De hecho, muchas cuestiones ya han llegado a los Tribunales de Justicia españoles, que han tenido ocasión de pronunciarse sobre el manifiesto conjunto de las universidades catalanas de rechazo a las condenas de los presos políticos catalanes por entender que el claustro de una universidad pública no goza del derecho fundamental a la libertad de expresión, la condena a la Universitad de Barcelona por vulneración de su deber de neutralidad y lesión de los derechos fundamentales a la libertad ideológica y de expresión de sus profesores y estudiantes y el derecho de educación de sus alumnos por la firma de un manifiesto denunciando la deriva autoritaria del Estado por la sentencia a los “presos políticos” o la prohibición de colocar en espacios públicos esteladas y otros símbolos partidistas, por poner algunos ejemplos.

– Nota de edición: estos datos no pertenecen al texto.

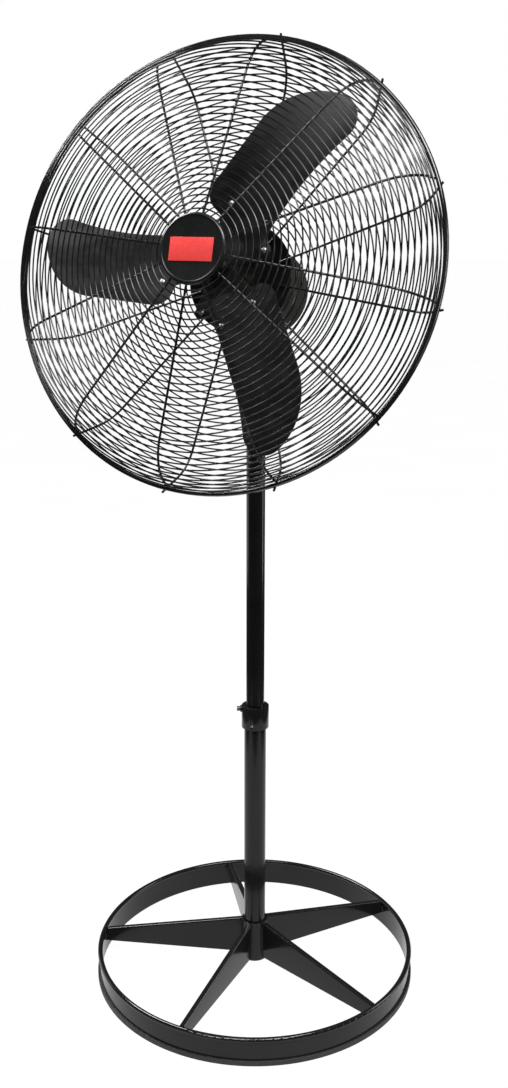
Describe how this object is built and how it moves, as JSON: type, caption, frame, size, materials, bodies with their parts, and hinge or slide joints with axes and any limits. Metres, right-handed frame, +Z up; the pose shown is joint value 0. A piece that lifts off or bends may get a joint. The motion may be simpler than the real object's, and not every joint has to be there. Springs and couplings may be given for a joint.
{
  "type": "pedestal fan",
  "caption": "Air-circulating pedestal fan with a caged blade head on a tilting swivel mount, a telescoping pole and a spoked ring base",
  "frame": {"origin": "on the floor, on the axis of the pole, at the centre of the ring base", "axes": "+Z up along the pole, -Y the way the fan blows (front), +X to the right seen from the front"},
  "size_m": [0.8416, 0.702, 1.9492],
  "materials": {
    "black_enamel": "gloss black enamel",
    "guard_enamel": "semi-gloss black wire enamel",
    "blade_paint": "satin black paint on sheet",
    "motor_paint": "gloss dark paint",
    "black_rubber": "matte",
    "nylon": "matte",
    "knob_plastic": "moulded, fine grain",
    "zinc_steel": "zinc plated",
    "dark_steel": "blackened",
    "bright_steel": "ground",
    "core_steel": "stacked laminations",
    "copper": "enamelled copper wire",
    "cap_plastic": "moulded black",
    "badge_red": "plain red panel",
    "can_metal": "drawn can"
  },
  "bodies": {
    "base": {"base_ring": "black_enamel", "floor_strip": "black_rubber", "spokes": "black_enamel", "hub_socket": "black_enamel", "tube_seat_plate": "black_enamel", "base_bolt": "zinc_steel", "lower_tube": "black_enamel", "guide_bush": "nylon", "collar": "black_enamel", "collar_screws": "zinc_steel"},
    "clamp": {"clamp_screw": "dark_steel"},
    "mast": {"upper_tube": "black_enamel", "tube_glide": "nylon"},
    "turret": {"swivel_socket": "black_enamel", "clevis_ears": "black_enamel", "tilt_bolt": "zinc_steel", "tilt_washer": "zinc_steel"},
    "swivel_lock": {"swivel_screw": "knob_plastic"},
    "tilt_lock": {"tilt_knob": "knob_plastic"},
    "head": {"motor_foot": "black_enamel", "front_bell": "motor_paint", "rear_bell": "motor_paint", "shell_screws": "zinc_steel", "stator_core": "core_steel", "windings": "copper", "front_bearing": "bright_steel", "rear_bearing": "bright_steel", "capacitor": "can_metal", "speed_switch": "nylon", "cord_inlet": "black_rubber", "guard_plate": "black_enamel", "guard_plate_screws": "zinc_steel", "rear_ribs": "guard_enamel", "rear_inner_rings": "guard_enamel", "rear_outer_rings": "guard_enamel", "rear_rim": "guard_enamel", "front_rim": "guard_enamel", "front_ribs": "guard_enamel", "front_inner_rings": "guard_enamel", "front_outer_rings": "guard_enamel", "front_plate": "guard_enamel", "cap": "cap_plastic", "cap_screws": "zinc_steel", "badge_panel": "badge_red"},
    "dial": {"speed_knob": "knob_plastic"},
    "rotor": {"shaft": "bright_steel", "rotor_core": "core_steel", "blade_hub": "blade_paint", "blades": "blade_paint", "blade_rivets": "zinc_steel", "hub_screw": "dark_steel"}
  },
  "joints": [
    {"name": "height_slide", "type": "slide", "parent": "base", "child": "mast", "axis": [0, 0, 1], "range_m": [-0.26, 0.15]},
    {"name": "head_swivel", "type": "hinge", "parent": "mast", "child": "turret", "pos_m": [0, 0, 1.32], "axis": [0, 0, 1], "range_deg": [-170, 170]},
    {"name": "head_tilt", "type": "hinge", "parent": "turret", "child": "head", "pos_m": [0, 0, 1.385], "axis": [-1, 0, 0], "range_deg": [-31, 29]},
    {"name": "fan_spin", "type": "hinge", "parent": "head", "child": "rotor", "pos_m": [0, -0.17729, 1.54897], "axis": [0, -0.9603, 0.279], "continuous": true},
    {"name": "clamp_turn", "type": "hinge", "parent": "base", "child": "clamp", "pos_m": [-0.0313, -0.01328, 0.618], "axis": [-0.9205, -0.3907, 0], "range_deg": [0, 720]},
    {"name": "swivel_lock_turn", "type": "hinge", "parent": "turret", "child": "swivel_lock", "pos_m": [0, 0.038, 1.321], "axis": [0, 1, 0], "range_deg": [0, 720]},
    {"name": "tilt_lock_turn", "type": "hinge", "parent": "turret", "child": "tilt_lock", "pos_m": [0.034, 0, 1.385], "axis": [1, 0, 0], "range_deg": [0, 720]},
    {"name": "speed_select", "type": "hinge", "parent": "head", "child": "dial", "pos_m": [0, 0.08562, 1.51841], "axis": [0, 0.9603, -0.279], "range_deg": [0, 135]}
  ]
}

El problema, claro está, es que las vías judiciales son costosas en tiempo y en dinero para los ciudadanos que tienen que ponerlas en marcha. Son las propias instituciones en general, y las de control, en particular, las que fallan. Por eso resulta fundamental denunciar la inactividad y la complacencia de estas instituciones con la falta de neutralidad institucional. Sin ella, es difícil que sobreviva un Estado democrático de derecho.